Member of the Tennessee Senate from the 20th district
- In office 1927–1929
- Preceded by: David D. Humphreys Sr.
- Succeeded by: Carlton A. Kennedy

Member of the Tennessee House of Representatives from the Perry and Humphreys Floterial District
- In office 1909–1917

Personal details
- Born: 1877 Humphreys County, Tennessee, US
- Died: March 4, 1956 Palmetto, Florida, US
- Party: Democratic Party (United States)
- Spouse: Gussie Ledbetter
- Alma mater: Cumberland University
- Profession: Politician, judge, attorney, newspaper publisher

= Andrew H. Wiggs =

American politician (1877–1956)

Andrew Houston Wiggs (1877-1956) was an American politician, judge, attorney, and newspaper publisher.

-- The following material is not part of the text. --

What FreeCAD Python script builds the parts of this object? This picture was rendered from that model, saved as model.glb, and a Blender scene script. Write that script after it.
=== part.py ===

Wiggs was a member of the Tennessee State Senate representing Tennessee's 20th Senate district, composed of Lewis County, Maury County, and Perry County from 1927 to 1929. Prior to his term in the senate, he represented a floterial district for Perry and Humphreys counties in the Tennessee State House of Representatives from 1909 to 1917. In addition to his work in politics and law, Wiggs founded the weekly newspaper The Perry Countian in 1924 and operated it until 1930. Wiggs died in 1956 at the age of 78 while on an extended visit to Florida.